▶ [Data listing]
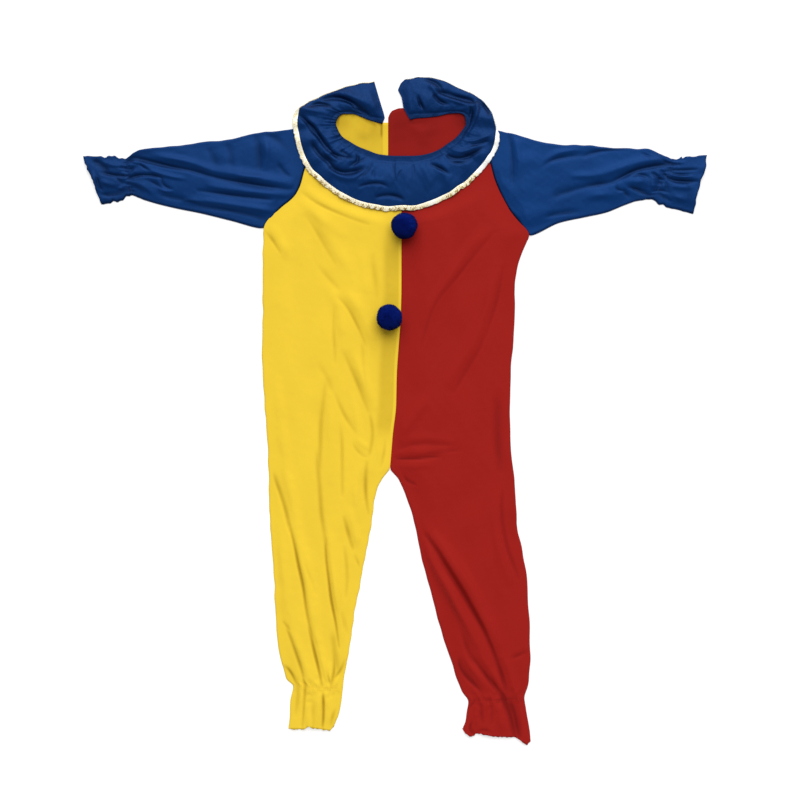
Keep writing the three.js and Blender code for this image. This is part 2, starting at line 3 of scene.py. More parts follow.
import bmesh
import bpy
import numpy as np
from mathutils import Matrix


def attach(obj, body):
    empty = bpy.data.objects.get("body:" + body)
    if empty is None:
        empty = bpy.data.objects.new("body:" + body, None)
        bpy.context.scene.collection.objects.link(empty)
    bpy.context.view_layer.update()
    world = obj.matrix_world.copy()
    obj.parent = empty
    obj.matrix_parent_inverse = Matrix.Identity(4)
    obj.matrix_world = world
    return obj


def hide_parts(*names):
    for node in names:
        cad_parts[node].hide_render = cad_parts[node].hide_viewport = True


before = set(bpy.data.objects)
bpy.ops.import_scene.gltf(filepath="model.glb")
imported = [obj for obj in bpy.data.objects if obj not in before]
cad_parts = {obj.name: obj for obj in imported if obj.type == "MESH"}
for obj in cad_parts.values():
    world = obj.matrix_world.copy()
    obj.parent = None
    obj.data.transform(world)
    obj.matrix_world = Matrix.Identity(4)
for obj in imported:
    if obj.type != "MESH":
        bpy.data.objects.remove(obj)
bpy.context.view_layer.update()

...

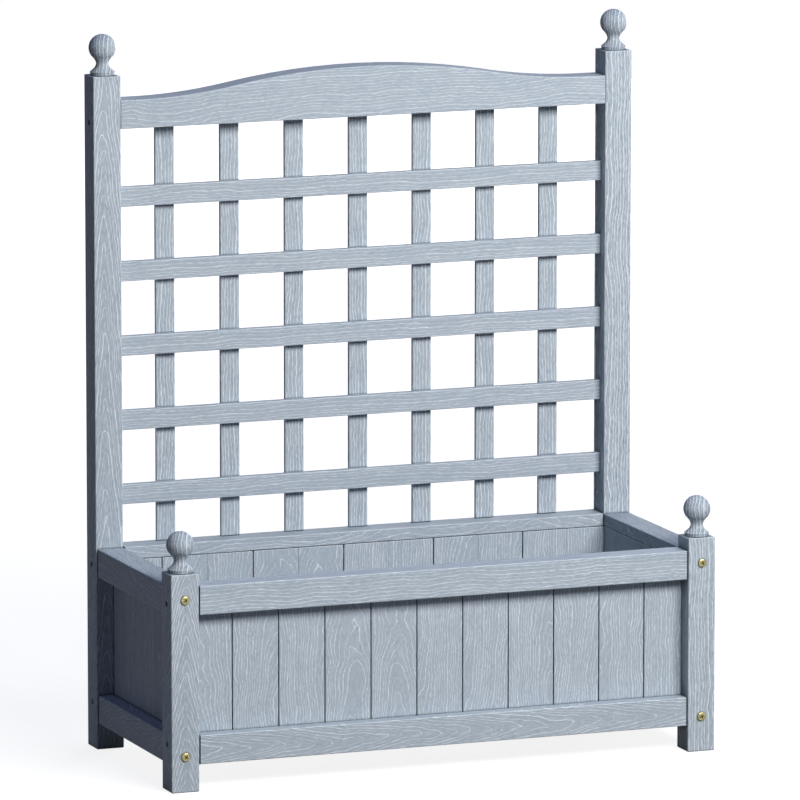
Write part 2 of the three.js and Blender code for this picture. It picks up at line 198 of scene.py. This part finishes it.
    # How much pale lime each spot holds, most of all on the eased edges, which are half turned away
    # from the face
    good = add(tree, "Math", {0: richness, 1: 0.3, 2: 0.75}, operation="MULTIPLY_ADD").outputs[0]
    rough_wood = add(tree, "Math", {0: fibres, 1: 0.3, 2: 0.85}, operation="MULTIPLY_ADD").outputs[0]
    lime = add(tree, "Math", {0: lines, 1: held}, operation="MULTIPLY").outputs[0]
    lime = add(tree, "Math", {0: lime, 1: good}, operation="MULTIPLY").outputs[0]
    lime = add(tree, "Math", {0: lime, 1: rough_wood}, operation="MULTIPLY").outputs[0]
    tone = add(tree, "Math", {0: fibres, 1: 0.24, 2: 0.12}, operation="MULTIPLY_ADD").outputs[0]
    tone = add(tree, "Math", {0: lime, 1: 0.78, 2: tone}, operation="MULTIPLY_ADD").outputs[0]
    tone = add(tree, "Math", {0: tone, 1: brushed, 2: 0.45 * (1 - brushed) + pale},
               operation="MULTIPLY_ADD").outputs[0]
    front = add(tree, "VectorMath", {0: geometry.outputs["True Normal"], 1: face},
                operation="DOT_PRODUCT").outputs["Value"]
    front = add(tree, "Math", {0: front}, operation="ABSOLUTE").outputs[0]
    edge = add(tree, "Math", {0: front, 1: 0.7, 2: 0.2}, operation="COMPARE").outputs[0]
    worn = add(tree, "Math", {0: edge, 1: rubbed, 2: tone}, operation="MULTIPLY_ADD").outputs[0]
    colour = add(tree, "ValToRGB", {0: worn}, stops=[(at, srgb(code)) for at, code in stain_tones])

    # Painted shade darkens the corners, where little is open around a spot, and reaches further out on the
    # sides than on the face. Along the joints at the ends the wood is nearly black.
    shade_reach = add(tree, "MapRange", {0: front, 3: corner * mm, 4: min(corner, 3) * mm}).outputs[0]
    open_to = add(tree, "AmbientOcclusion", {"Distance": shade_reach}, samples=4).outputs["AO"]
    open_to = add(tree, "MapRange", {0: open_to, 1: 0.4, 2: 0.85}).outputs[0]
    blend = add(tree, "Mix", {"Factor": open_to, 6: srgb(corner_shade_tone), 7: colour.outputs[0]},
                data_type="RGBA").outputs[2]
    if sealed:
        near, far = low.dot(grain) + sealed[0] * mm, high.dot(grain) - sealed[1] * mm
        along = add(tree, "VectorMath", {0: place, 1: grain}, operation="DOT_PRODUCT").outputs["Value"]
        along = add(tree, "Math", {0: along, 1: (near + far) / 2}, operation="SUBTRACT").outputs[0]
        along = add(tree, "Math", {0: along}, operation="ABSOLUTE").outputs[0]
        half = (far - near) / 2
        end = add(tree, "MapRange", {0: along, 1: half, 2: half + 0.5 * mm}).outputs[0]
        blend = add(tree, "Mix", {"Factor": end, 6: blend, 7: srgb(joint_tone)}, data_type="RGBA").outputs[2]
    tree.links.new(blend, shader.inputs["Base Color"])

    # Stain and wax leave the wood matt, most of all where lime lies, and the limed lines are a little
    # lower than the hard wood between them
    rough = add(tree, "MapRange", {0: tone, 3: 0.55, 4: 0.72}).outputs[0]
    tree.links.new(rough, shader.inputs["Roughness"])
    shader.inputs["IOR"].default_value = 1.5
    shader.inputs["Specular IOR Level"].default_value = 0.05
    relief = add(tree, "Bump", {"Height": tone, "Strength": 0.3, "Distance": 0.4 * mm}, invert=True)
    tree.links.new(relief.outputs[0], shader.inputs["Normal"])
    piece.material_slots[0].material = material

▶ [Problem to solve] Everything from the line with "Keep writing the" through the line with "in imported if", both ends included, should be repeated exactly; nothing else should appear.

▶ [Response to this exercise]
Keep writing the three.js and Blender code for this image. This is part 2, starting at line 3 of scene.py. More parts follow.
import bmesh
import bpy
import numpy as np
from mathutils import Matrix


def attach(obj, body):
    empty = bpy.data.objects.get("body:" + body)
    if empty is None:
        empty = bpy.data.objects.new("body:" + body, None)
        bpy.context.scene.collection.objects.link(empty)
    bpy.context.view_layer.update()
    world = obj.matrix_world.copy()
    obj.parent = empty
    obj.matrix_parent_inverse = Matrix.Identity(4)
    obj.matrix_world = world
    return obj


def hide_parts(*names):
    for node in names:
        cad_parts[node].hide_render = cad_parts[node].hide_viewport = True


before = set(bpy.data.objects)
bpy.ops.import_scene.gltf(filepath="model.glb")
imported = [obj for obj in bpy.data.objects if obj not in before]
cad_parts = {obj.name: obj for obj in imported if obj.type == "MESH"}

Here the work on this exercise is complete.